In terms of a generalized story, Psychopaths' approach is anything but new. The meta narrative about a struggling screenwriter intent on transcending the Hollywood norm, who ultimately finds himself caught up in the type of conflict he's tried so desperately to distance himself from was memorably told as recently as 2002 with Charlie Kaufman's Adaptation (although outside of that narrative concept, the two are anything but similar).

Unlike Kaufman, McDonagh appears to not have been that concerned with subtlety when it came to carrying out his ideas. In fact, he actively attempts to alert the audience of just where we were headed via frequent foreshadowing dialogue. If character tropes seem cliche (think struggling screenwriter, Irish alcoholic etc.), that's exactly the point. However, there are some moments where McDonagh is a touch more subtle, and it's in these where he's the most effective.
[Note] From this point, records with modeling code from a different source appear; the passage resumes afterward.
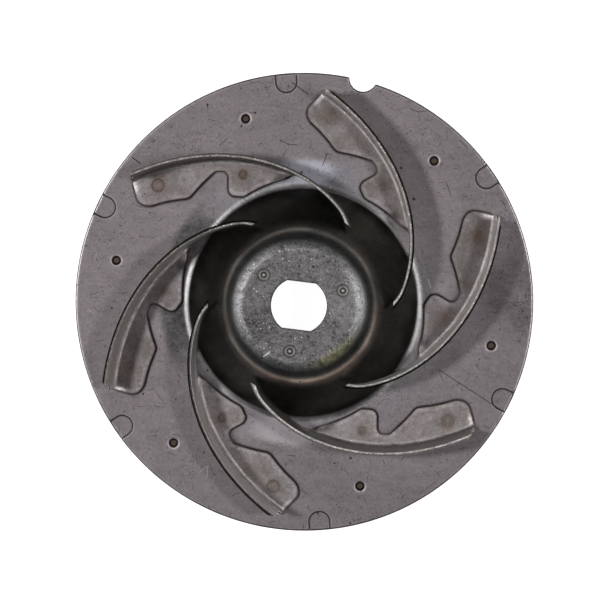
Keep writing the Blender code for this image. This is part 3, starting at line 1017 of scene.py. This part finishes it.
def vane_steel():
    """Browned by the welds, scuffed along the bend, dirty along the foot's edge with painted shade there,
    and painted lighter on the bend, the walls and the foot's ends as painted highlights.
    """
    s = Steel("vane_face")
    s.place = s.mark("pattern", "Vector")
    up = s.split(s.place)["Y"]
    foot = s.fall(up, -BEND_LENGTH, -BEND_LENGTH * 0.7)
    bend = s.band(up, -BEND_LENGTH - 0.2, -BEND_LENGTH + 0.3, -1, 0.3)
    upper = s.rise(up, -1.7, -0.9)
    lengthwise = s.vector("MULTIPLY", s.place, (0.07, 1, 1))
    broad = s.noise(7, detail=3, shift=11)
    cloud = s.noise(3.2, detail=4, rough=0.6, shift=51)
    mottle = s.noise(1.3, detail=4, rough=0.65, shift=13)
    fine = s.noise(0.5, rough=0.6, shift=61)
    grain = s.noise(0.28, rough=0.6, shift=17)
    drag = s.noise(0.35, rough=0.6, place=lengthwise)
    pits = s.pits(2.2, 0.26, 0.25, shift=2)
    glints = s.both(bend, (s.rise(cloud, 0, 1), 0.8))
    glints = s.times(s.pits(0.6, 0.17, 0.4, shift=35), glints)
    edge = s.mark("edge")
    s.colour = s.tint(s.rise(broad, -0.7, 0.9), (0.36, 0.328, 0.336), (0.28, 0.25, 0.24))
    s.coat((s.rise(cloud, -0.2, 1.2), 0.6), (0.2, 0.165, 0.14))
    # Each vane a little lighter or darker: partly its own tone, partly painted light and shade.
    s.shade(s.mark("tone"))
    # The bend is painted lighter: a painted highlight, stronger on some vanes.
    bend_highlight = s.times(bend, s.rise(mottle, -2, 0.2))
    s.coat(bend_highlight, s.vector("SCALE", (0.56, 0.525, 0.515), Scale=s.mark("bend_tone")))
    # The wall is painted lighter or darker on each vane: painted light and shade.
    s.coat(upper, s.vector("SCALE", (0.52, 0.485, 0.475), Scale=s.mark("wall_tone")))
    s.coat((s.mark("stain"), 0.75), (0.17, 0.122, 0.095))
    # Painted highlights at the foot's outer end and its inner tip.
    shine = s.mark("shine")
    s.coat((shine, s.rise(mottle, -2.2, -0.2), 0.85), (0.9, 0.84, 0.83))
    burnt = s.times(s.mark("weld"), s.rise(mottle, -1.8, 0.2), 0.85)
    s.coat(burnt, (0.12, 0.072, 0.045))
    border = s.times(foot, s.band(edge, 0.02, 0.08, 0.2, 0.32), s.rise(mottle, -1.2, 0.8))
    stretched = s.vector("MULTIPLY", s.place, (0.05, 1, 1))
    bands = s.noise(2.2, rough=0.6, place=stretched)
    shade = s.add(
        1, (mottle, 0.24), (fine, 0.22), (border, 0.35), (bands, upper, 0.2),
        (drag, s.both(bend, (upper, 0.55)), 0.42), (glints, 0.9),
    )
    s.shade(s.both(shade, DARKEST))
    worn = s.math("MULTIPLY_ADD", s.rise(mottle, -0.8, 0.6), 0.5, 0.45)
    # A dark line along the foot's edge: partly dirt, partly painted shade.
    soiled = s.times(foot, s.rise(edge, 0.4, 0.85), worn, s.mark("line"))
    dark = s.both((pits, 0.6), soiled)
    convex = s.math("LESS_THAN", s.mark("level"), 0.5)
    # A near-black line along the top edge's convex corner: painted shade.
    burr = s.times(s.rise(up, -1, 4), s.rise(edge, 0.25, 0.45), convex, s.mark("burr"))
    s.coat(dark, (0.05, 0.042, 0.036))
    s.coat(burr, (0.015, 0.013, 0.012))
    roughness = s.add(
        0.62, (bend, -0.04), (shine, -0.1), (mottle, 0.03), (broad, 0.03), (dark, 0.15), (glints, -0.1),
    )
    height = s.add(
        (grain, 0.003), (mottle, 0.004), (drag, s.both(bend, upper), 0.006), (pits, -0.03),
        (broad, 0.05), (cloud, 0.012),
    )
    return s.finish(roughness, height)


def vane_rim_steel():
    """A vane's sheared edge: painted black shade along its convex corner, dark along the foot, scored
    along its length, with glints.
    """
    s = Steel("vane_rim")
    place = s.place
    s.place = s.mark("pattern", "Vector")
    run, up, own = s.split(s.place).values()
    level = s.mark("level")
    # Long along the edge and short through the sheet
    layers = s.node("CombineXYZ", s.times(run, 0.12), level, own).outputs["Vector"]
    upper = s.rise(up, -1, 4)
    tip = s.rise(run, 48, 62)
    lines = s.noise(0.22, rough=0.6, place=layers)
    mottle = s.noise(0.9, detail=3, shift=19)
    cloud = s.noise(5, shift=71)
    s.place = place
    grain = s.noise(0.24, detail=3, rough=0.7, shift=23)
    glints = s.pits(0.5, 0.2, 0.45, shift=27)
    s.colour = s.tint(s.rise(cloud, -0.8, 0.8), (0.62, 0.57, 0.56), (0.5, 0.45, 0.42))
    # Each vane's edge lighter or darker: painted light and shade.
    s.shade(s.mark("rim_tone"))
    # Lighter towards the inner tip: painted highlight.
    s.coat((tip, 0.45), (0.8, 0.77, 0.74))
    # The foot's sheared edges are dark: partly dirt, partly painted shade.
    s.colour = s.tint(upper, (0.12, 0.1, 0.09), s.colour)
    shade = s.add(1, (mottle, 0.3), (grain, 0.45), (lines, 0.7))
    shade = s.add(shade, (glints, 2.2))
    s.shade(s.both(shade, DARKEST_RIM))
    # The near-black line along the convex corner: painted shade.
    burr = s.times(upper, s.fall(level, 0.15, 0.48), s.mark("burr"))
    s.coat((burr, 0.97), (0.02, 0.018, 0.017))
    roughness = s.add(0.5, (mottle, 0.06), (grain, 0.04), (lines, 0.04))
    height = s.add((grain, 0.02), (mottle, 0.02), (lines, 0.03))
    return s.finish(roughness, height)


def disc_rim_steel():
    """The disc's sheared edge: fine upright score lines, bright above and torn below."""
    s = Steel("disc_rim")
    upright = s.vector("MULTIPLY", s.place, (1, 1, 0.08))
    torn = s.fall(s.split(s.place)["Z"], 0.35, 0.75)
    lines = s.noise(0.25, rough=0.6, place=upright)
    mottle = s.noise(1.2, detail=3, shift=19)
    grain = s.noise(0.22, detail=3, rough=0.7, shift=23)
    s.colour = s.tint(torn, (0.52, 0.48, 0.47), (0.36, 0.32, 0.3))
    shade = s.add(1, (mottle, 0.15), (grain, torn, 0.25), (lines, 0.15))
    s.shade(s.both(shade, DARKEST_RIM))
    roughness = s.add(0.46, (torn, 0.14), (mottle, 0.05))
    height = s.add((lines, 0.006), (grain, torn, 0.02), (mottle, 0.01))
    return s.finish(roughness, height)


def add_object(name, data):
    obj = bpy.data.objects.new(name, data)
    scene.collection.objects.link(obj)
    return obj


def add_piece(name, mesh, slots, materials, node):
    """Puts a mesh and its materials in the place of a node of the solids."""
    obj = add_object(name, mesh)
    for material in materials:
        mesh.materials.append(material)
    mesh.polygons.foreach_set("material_index", slots)
    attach(obj, "root")
    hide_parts(node)


disc_face = disc_steel()
disc_rim = disc_rim_steel()
vane_face = vane_steel()
vane_rim = vane_rim_steel()
points, faces, loops = build_vane_pattern()
mesh, index = build_disc(loops[0])
add_piece("disc_sheet", mesh, index, [disc_face, disc_rim], "disc")
for copy in range(COPIES):
    name = f"vane_sheet_{copy + 1}"
    mesh, index = sheet_mesh(name, points, faces, loops, vane_surface, vane_marks(copy), RIM_LEVELS)
    mesh.transform(Matrix.Rotation(-TURNS[copy], 4, "Z"))
    add_piece(name, mesh, index, [vane_face, vane_rim], f"vane_{copy + 1}")

# Camera at the photo's angle
CAMERA_TILT = radians(3.7)
CAMERA_AZIMUTH = radians(35)
CAMERA_DISTANCE = 480 * MM
CAMERA_LENS = 108.2
CAMERA_SHIFT = 0.00434
back = Vector((*polar(sin(CAMERA_TILT), CAMERA_AZIMUTH), cos(CAMERA_TILT)))
right = Vector((0, 1, 0)).cross(back).normalized()
camera = add_object("camera", bpy.data.cameras.new("camera"))
aim = Vector((0, 0, DISC_SHEET * MM))
turn = Matrix((right, back.cross(right), back)).transposed().to_4x4()
camera.matrix_world = Matrix.Translation(aim + back * CAMERA_DISTANCE) @ turn
camera.data.lens = CAMERA_LENS
camera.data.shift_x = CAMERA_SHIFT
camera.data.shift_y = -CAMERA_SHIFT
scene.camera = camera


def softbox(name, place, size, power):
    """A round soft light that faces the part."""
    light = bpy.data.lights.new(name, "AREA")
    light.shape = "DISK"
    light.size = size
    light.energy = power
    obj = add_object(name, light)
    obj.location = place
    obj.rotation_euler = Vector(place).to_track_quat("Z", "Y").to_euler()


SOFTBOX_SIZE = 0.07
softbox("left_softbox", (-0.262, 0.035, 0.5), SOFTBOX_SIZE, 1.05)
softbox("right_softbox", (0.255, 0.013, 0.5), SOFTBOX_SIZE, 0.72)

WORLD_GREY = (0.5, 0.5, 0.5, 1)
WORLD_STRENGTH = 0.04
world = bpy.data.worlds.new("studio")
world.use_nodes = True
background = world.node_tree.nodes["Background"]
background.inputs["Color"].default_value = WORLD_GREY
background.inputs["Strength"].default_value = WORLD_STRENGTH
scene.world = world
scene.view_settings.view_transform = "Standard"

# A pale floor, which shows as white as the photo's background
FLOOR_HALF = 2
FLOOR_DROP = 0.0001
FLOOR_COLOUR = (0.9, 0.9, 0.9, 1)
FLOOR_GLOW = 0.9
corners = [(x * FLOOR_HALF, y * FLOOR_HALF, 0) for x, y in ((-1, -1), (1, -1), (1, 1), (-1, 1))]
floor_mesh = bpy.data.meshes.new("floor")
floor_mesh.from_pydata(corners, [], [(0, 1, 2, 3)])
floor = add_object("floor", floor_mesh)
floor.location.z = -FLOOR_DROP
floor_material = bpy.data.materials.new("floor")
floor_material.use_nodes = True
shader = floor_material.node_tree.nodes["Principled BSDF"]
shader.inputs["Base Color"].default_value = FLOOR_COLOUR
shader.inputs["Emission Color"].default_value = (1, 1, 1, 1)
shader.inputs["Emission Strength"].default_value = FLOOR_GLOW
floor_mesh.materials.append(floor_material)
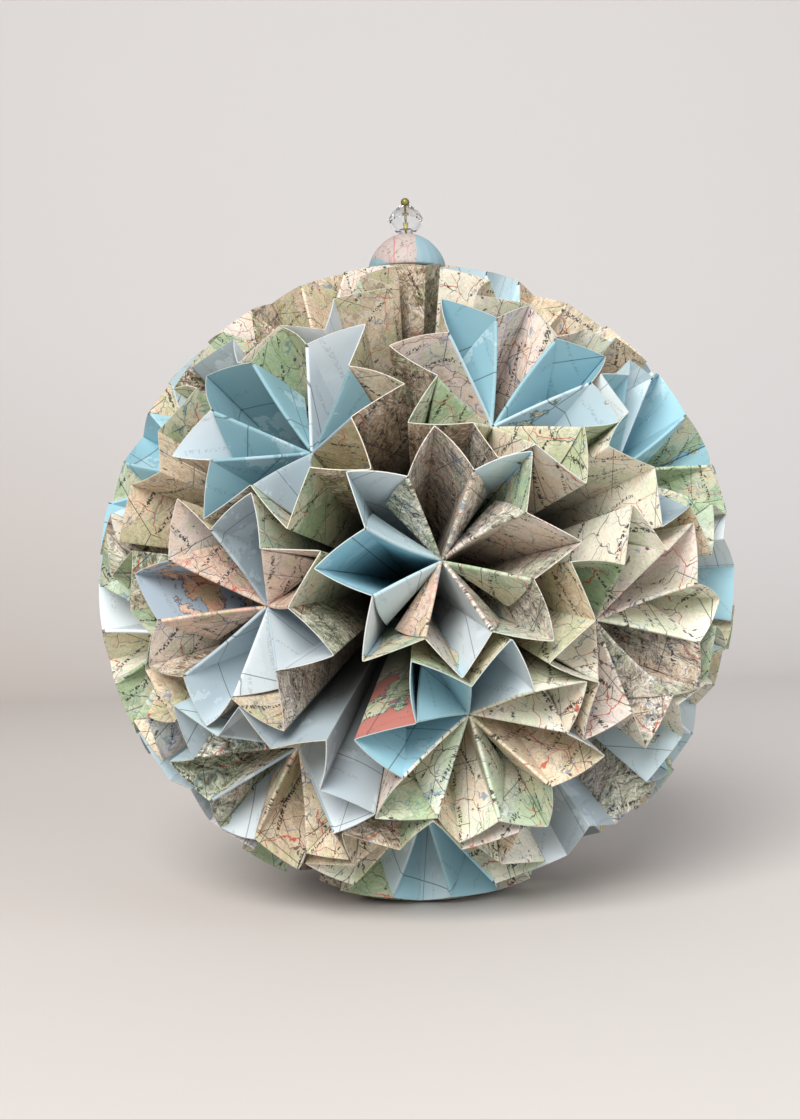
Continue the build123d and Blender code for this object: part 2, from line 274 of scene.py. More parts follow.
class Rosette:
    """One folded sheet: its axis from the ball's middle, its tips and notches, and its papers.
    Pocket k lies between the notches before and after tip k, clockwise. A side of a pocket is 1
    for the clockwise one and -1 for the other."""

    def __init__(self, name, azimuth, elevation, turn, letters, flaps, behind):
        self.name = name
        self.folded = name != UNFOLDED
        a, e = np.radians((azimuth, elevation))
        self.axis = np.array((np.cos(e) * np.sin(a), -np.cos(e) * np.cos(a), np.sin(e)))
        upright = np.array((0.0, 1.0, 0.0) if abs(self.axis[2]) > 0.999 else (0.0, 0.0, 1.0))
        self.up = unit(upright - self.axis * (upright @ self.axis))
        self.right = np.cross(self.up, self.axis)
        self.turn = turn
        self.find_tips()
        self.notches = [self.ray(NOTCH, turn + STEP * k + HALF) for k in range(PETALS)]
        self.front = print_table(letters)
        self.flaps = print_table(flaps)
        self.back = print_table("".join(letter * 2 for letter in behind))
        # Where on its map the sheet was cut, and how large the map is drawn
        self.offset = rng.uniform(-400, 400, 2)
        self.scale = 100 * rng.uniform(0.75, 1.3)
        self.skin = Skin()

    def around(self, bearing):
        """Direction square to the axis, at a bearing clockwise from the upright."""
        b = np.radians(bearing)
        return self.up * np.cos(b) + self.right * np.sin(b)

    def ray(self, spread, bearing):
        """Direction from the ball's middle, spread from the axis towards a bearing."""
        s = np.radians(spread)
        return self.axis * np.cos(s) + self.around(bearing) * np.sin(s)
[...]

Psychopaths stands out on the strength of its humor, and the level to which the excellent cast is able not only to portray these nut-jobs, but to inhabit their individual characters. All of these characters are insane, and to accept Seven Psychopaths, you have to be willing to play along. Many of their behaviors are completely irrational and at times unexplainable, but because of the underlying concept, it's not out of the question to respond to these concerns by simply saying - "because they're crazy." I do realize, however, that that may seem like a bit of a cop-out.   

Seven Psychopaths is so damn funny that it's easier to overlook the problems it does have. And that little Shih Tzu (self-portrayed by "Bonny") is awesome.